The chemistry Nobel prize awarded to Hungarian–American chemist George Olah in 1994 for his work on carbocations is the latest to be auctioned off. Bidding for the prize, which is made of 18kt gold and plated in 24kt gold, opened at $200,000 (£161,500) and it fetched a final price of $250,000 when the Nate Sanders Auctions closed on 26 January. Olah, a Jewish refugee who emigrated to the US in the 1950s after surviving the German occupation of Hungary during the second world war, also conducted research that contributed to the phasing out of leaded petrol. He died in March 2017 at his home in Beverly Hills, US, aged 89.
During his lifetime, Olah received many other awards besides the Nobel Prize, including the Széchenyi Grand Prize of Hungary and the Priestley Medal, which is the highest honour granted by the American Chemical Society (ACS). Four other ACS awards that he received were also auctioned. The winning bid for them was $6250.

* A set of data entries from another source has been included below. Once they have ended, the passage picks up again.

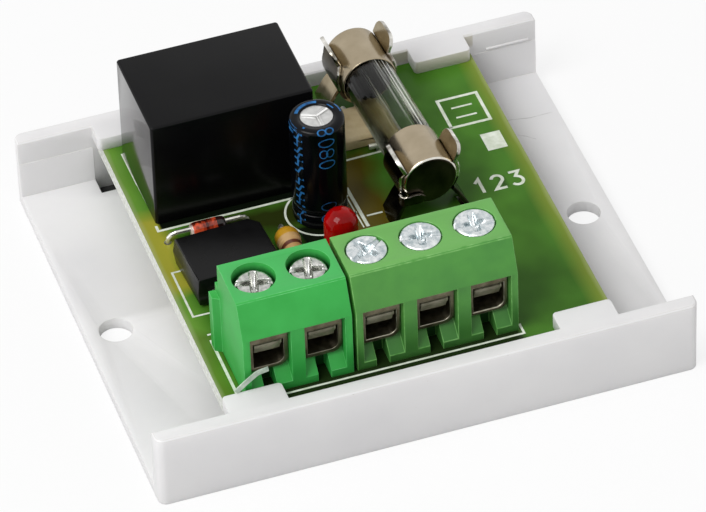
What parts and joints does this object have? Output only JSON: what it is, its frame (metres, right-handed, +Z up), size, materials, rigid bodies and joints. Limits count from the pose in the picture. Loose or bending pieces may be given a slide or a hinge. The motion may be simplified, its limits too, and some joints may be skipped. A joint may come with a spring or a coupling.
{
  "type": "relay module",
  "caption": "Relay board with fuse, indicator and screw terminal blocks, snapped into an open white tray that screws to a wall or box.",
  "frame": {"origin": "on the tray's underside, under the middle of the tray", "axes": "+Z up from the wall or table it is fixed to, +X along the tray's two walls to the right as seen from the terminal side, +Y from the terminal side to the relay side"},
  "size_m": [0.0504, 0.0438, 0.0177],
  "materials": {
    "white_abs": "white moulded ABS",
    "laminate": "green solder mask on glass-fibre laminate",
    "solder": "bright soft solder",
    "black_plastic": "black moulded plastic",
    "bobbin_plastic": "natural nylon",
    "copper_winding": "enamelled copper wire",
    "soft_iron": "zinc-plated soft iron",
    "contact_alloy": "bronze strip with silver buttons",
    "green_plastic_bright": "bright green polyamide",
    "green_plastic_dull": "duller green polyamide",
    "zinc_plated": "bright zinc-plated steel",
    "cage_steel": "nickel-plated steel strip",
    "tin_plated": "tin-plated copper wire and strip",
    "can_aluminium": "drawn aluminium can",
    "sleeve_film": "shrunk black plastic film with blue print",
    "plug_rubber": "black rubber plug",
    "foil_roll": "paper and foil winding",
    "diode_glass": "orange-tinted glass over the chip",
    "resistor_enamel": "tan lacquer with colour bands",
    "led_epoxy": "clear red epoxy",
    "dipped_coat": "tan dipped coating",
    "nickel": "nickel-plated brass",
    "clear_glass": "clear glass tube",
    "spring_nickel": "nickel-plated spring brass"
  },
  "bodies": {
    "module": {"base_tray": "white_abs", "circuit_board": "laminate", "solder_joints": "solder", "relay_cover": "black_plastic", "relay_base": "black_plastic", "relay_bobbin": "bobbin_plastic", "relay_coil": "copper_winding", "relay_core": "soft_iron", "relay_yoke": "soft_iron", "relay_coil_pins": "tin_plated", "relay_contact_closed": "contact_alloy", "relay_contact_open": "contact_alloy", "terminal_2way_housing": "green_plastic_bright", "terminal_3way_housing": "green_plastic_dull", "terminal_2way_plates": "tin_plated", "terminal_3way_plates": "tin_plated", "capacitor_can": "can_aluminium", "capacitor_sleeve": "sleeve_film", "capacitor_plug": "plug_rubber", "capacitor_roll": "foil_roll", "capacitor_leads": "tin_plated", "bridge_body": "black_plastic", "bridge_pins": "tin_plated", "diode_body": "diode_glass", "diode_leads": "tin_plated", "resistor_body": "resistor_enamel", "resistor_leads": "tin_plated", "led_lens": "led_epoxy", "led_leads": "tin_plated", "flat_capacitor_body": "dipped_coat", "flat_capacitor_leads": "tin_plated", "fuse_clip_front": "spring_nickel", "fuse_clip_rear": "spring_nickel"},
    "relay_armature": {"relay_armature": "soft_iron", "relay_contact_blade": "contact_alloy"},
    "fuse": {"fuse_glass": "clear_glass", "fuse_cap_front": "nickel", "fuse_cap_rear": "nickel", "fuse_wire": "tin_plated"},
    "clamp_screw_1": {"clamp_screw_1": "zinc_plated"},
    "clamp_cage_1": {"clamp_cage_1": "cage_steel"},
    "clamp_screw_2": {"clamp_screw_2": "zinc_plated"},
    "clamp_cage_2": {"clamp_cage_2": "cage_steel"},
    "clamp_screw_3": {"clamp_screw_3": "zinc_plated"},
    "clamp_cage_3": {"clamp_cage_3": "cage_steel"},
    "clamp_screw_4": {"clamp_screw_4": "zinc_plated"},
    "clamp_cage_4": {"clamp_cage_4": "cage_steel"},
    "clamp_screw_5": {"clamp_screw_5": "zinc_plated"},
    "clamp_cage_5": {"clamp_cage_5": "cage_steel"}
  },
  "joints": [
    {"name": "clamp_screw_1_turn", "type": "hinge", "parent": "module", "child": "clamp_screw_1", "pos_m": [-0.01327, -0.0137, 0.0145], "axis": [0, 0, -1], "range_deg": [0, 900]},
    {"name": "clamp_cage_1_rise", "type": "slide", "parent": "module", "child": "clamp_cage_1", "axis": [0, 0, 1], "range_m": [0, 0.00125]},
    {"name": "clamp_screw_2_turn", "type": "hinge", "parent": "module", "child": "clamp_screw_2", "pos_m": [-0.00827, -0.0137, 0.0145], "axis": [0, 0, -1], "range_deg": [0, 900]},
    {"name": "clamp_cage_2_rise", "type": "slide", "parent": "module", "child": "clamp_cage_2", "axis": [0, 0, 1], "range_m": [0, 0.00125]},
    {"name": "clamp_screw_3_turn", "type": "hinge", "parent": "module", "child": "clamp_screw_3", "pos_m": [-0.00287, -0.0137, 0.0145], "axis": [0, 0, -1], "range_deg": [0, 900]},
    {"name": "clamp_cage_3_rise", "type": "slide", "parent": "module", "child": "clamp_cage_3", "axis": [0, 0, 1], "range_m": [0, 0.00125]},
    {"name": "clamp_screw_4_turn", "type": "hinge", "parent": "module", "child": "clamp_screw_4", "pos_m": [0.00213, -0.0137, 0.0145], "axis": [0, 0, -1], "range_deg": [0, 900]},
    {"name": "clamp_cage_4_rise", "type": "slide", "parent": "module", "child": "clamp_cage_4", "axis": [0, 0, 1], "range_m": [0, 0.00125]},
    {"name": "clamp_screw_5_turn", "type": "hinge", "parent": "module", "child": "clamp_screw_5", "pos_m": [0.00713, -0.0137, 0.0145], "axis": [0, 0, -1], "range_deg": [0, 900]},
    {"name": "clamp_cage_5_rise", "type": "slide", "parent": "module", "child": "clamp_cage_5", "axis": [0, 0, 1], "range_m": [0, 0.00125]},
    {"name": "relay_armature_pivot", "type": "hinge", "parent": "module", "child": "relay_armature", "pos_m": [-0.00479, 0.01193, 0.0162], "axis": [0, 1, 0], "range_deg": [0, 2.5], "stiffness_Nm_per_rad": 0.002, "springref_deg": -11.46},
    {"name": "fuse_lift_out", "type": "slide", "parent": "module", "child": "fuse", "axis": [0, 0, 1], "range_m": [0, 0.008], "deforming": ["fuse_clip_front", "fuse_clip_rear"]}
  ],
  "couplings": [
    {"joint": "clamp_screw_1_turn", "follows": "clamp_cage_1_rise", "rad_per_m": 12566},
    {"joint": "clamp_screw_2_turn", "follows": "clamp_cage_2_rise", "rad_per_m": 12566},
    {"joint": "clamp_screw_3_turn", "follows": "clamp_cage_3_rise", "rad_per_m": 12566},
    {"joint": "clamp_screw_4_turn", "follows": "clamp_cage_4_rise", "rad_per_m": 12566},
    {"joint": "clamp_screw_5_turn", "follows": "clamp_cage_5_rise", "rad_per_m": 12566}
  ]
}
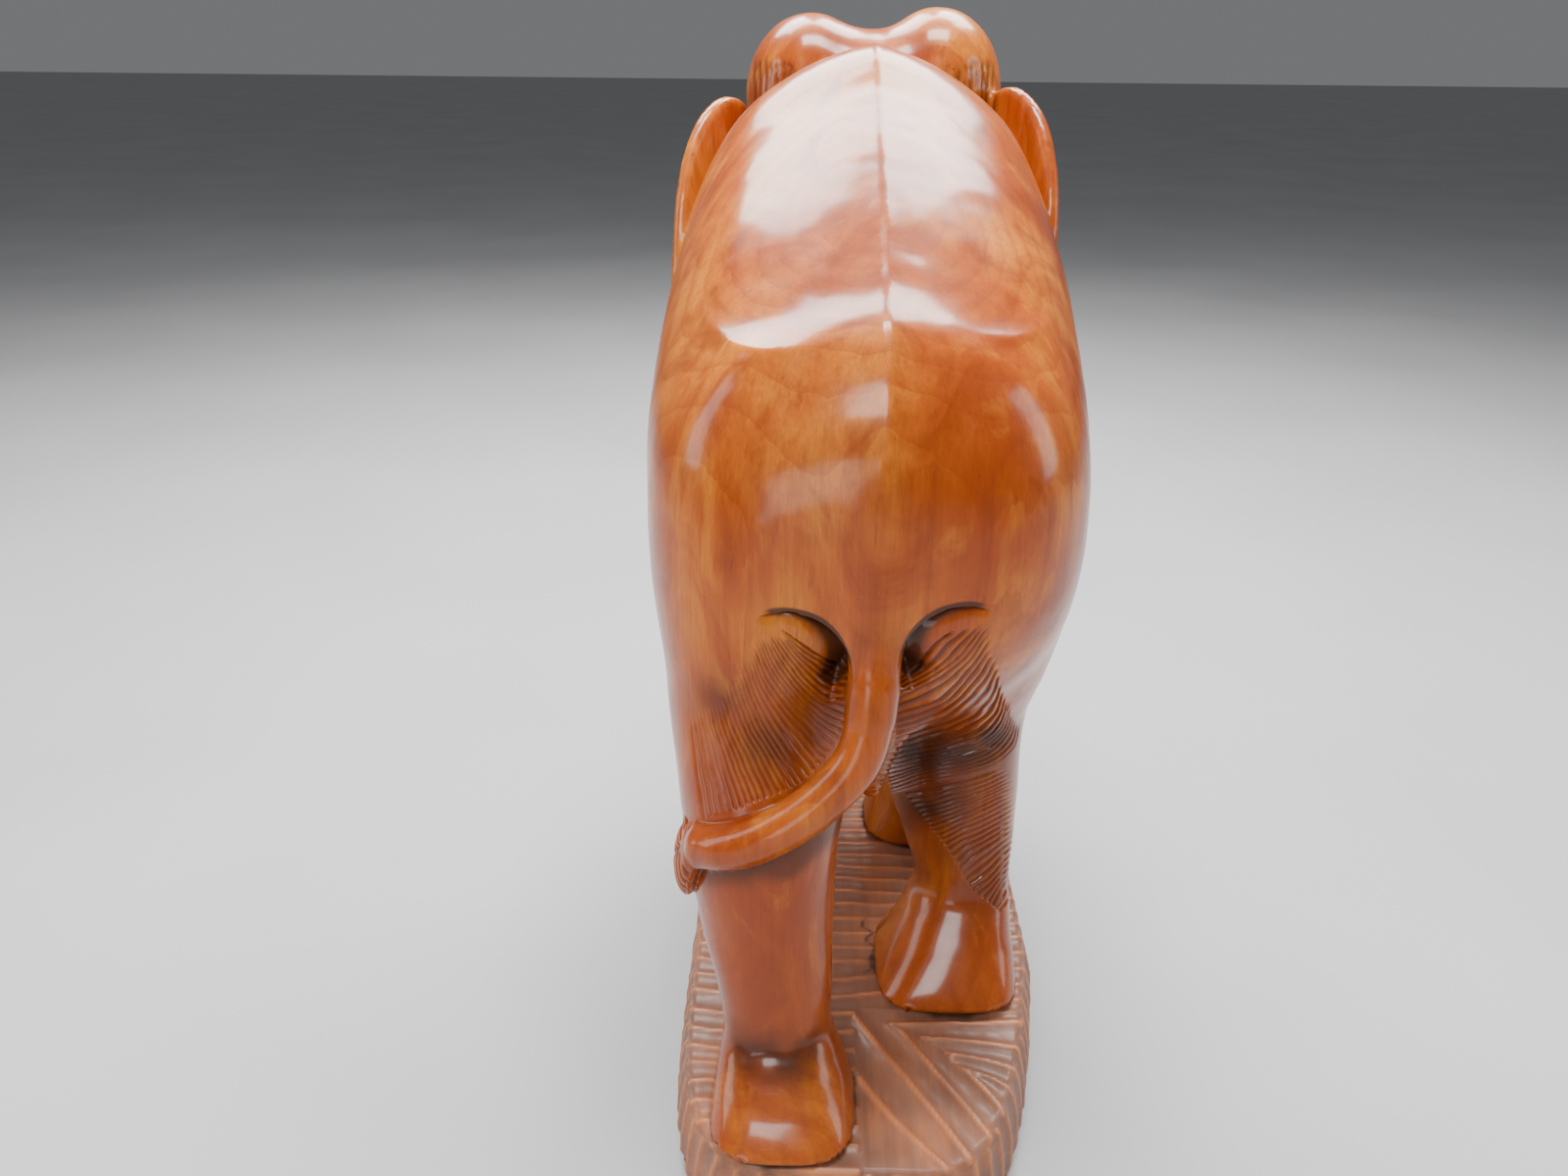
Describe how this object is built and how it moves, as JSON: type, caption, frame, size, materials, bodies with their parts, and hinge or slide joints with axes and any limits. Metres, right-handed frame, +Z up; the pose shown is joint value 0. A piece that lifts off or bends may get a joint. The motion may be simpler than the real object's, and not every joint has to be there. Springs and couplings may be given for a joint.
{
  "type": "carved elephant statuette",
  "caption": "Carved wooden elephant striding on a gouged plinth, head up, tail curled to its left, with push-fit tusks and bead eyes.",
  "frame": {"origin": "centre of the plinth's flat underside", "axes": "+Z up, +X to the elephant's left, +Y to its rear, so it faces -Y"},
  "size_m": [0.2116, 0.4919, 0.5354],
  "materials": {
    "figure_wood": "glossy varnish",
    "plinth_wood": "satin, gouged",
    "dowel_wood": "bare",
    "tusk": "smooth, pale",
    "eye_bead": "glossy"
  },
  "bodies": {
    "figure": {"carved_figure": "figure_wood", "plinth": "plinth_wood", "dowel_rear_left": "dowel_wood", "dowel_rear_right": "dowel_wood", "dowel_front_left": "dowel_wood", "dowel_front_right": "dowel_wood", "eye_left": "eye_bead", "eye_right": "eye_bead"},
    "left_tusk": {"tusk_left": "tusk"},
    "right_tusk": {"tusk_right": "tusk"}
  },
  "joints": [
    {"name": "tusk_left_pull", "type": "slide", "parent": "figure", "child": "left_tusk", "axis": [0.2003, -0.741, -0.6409], "range_m": [0, 0.03]},
    {"name": "tusk_right_pull", "type": "slide", "parent": "figure", "child": "right_tusk", "axis": [-0.2003, -0.741, -0.6409], "range_m": [0, 0.03]}
  ]
}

A year ago, the same auctioneer also sold the chemistry Nobel prize medal of Walter Kohn, who won the award in 1998 for his work on density functional theory and passed away in 2016 at the age of 93. Kohn’s medal fetched $457,531.
Only a small number of Nobelists’ medals have ever been auctioned. These include the chemistry Nobel medals awarded to George de Hevesy and Cyril Hinshelwood – which were sold within two weeks of each other in November 2017 – and the Nobel medal awarded to Francis Crick for his part in the discovery of DNA’s double-helix structure, which went for more than £1.3 million in 2013.
More recently, it was announced in December that the Nobel prize medal co-awarded to British chemist Archer Martin in 1952 for the invention of partition chromatography, will be sold by his family through the London-based auctioneer Noonans on 2 February 2023. The medal belonging to Martin, who passed away in 2002 at age 93, is expected to sell for between £100,000 and £150,000.
Earlier this month, news also broke that personal property of the late chemistry Nobel laureate Ahmed Zewail – including his Nobel prize plaque and medal, as well as a replica of his famed femtosecond chemistry instrument – would be donated to the Ahmed Zewail Museum under development in the Zewail City of Science and Technology and Innovation in Giza, Egypt.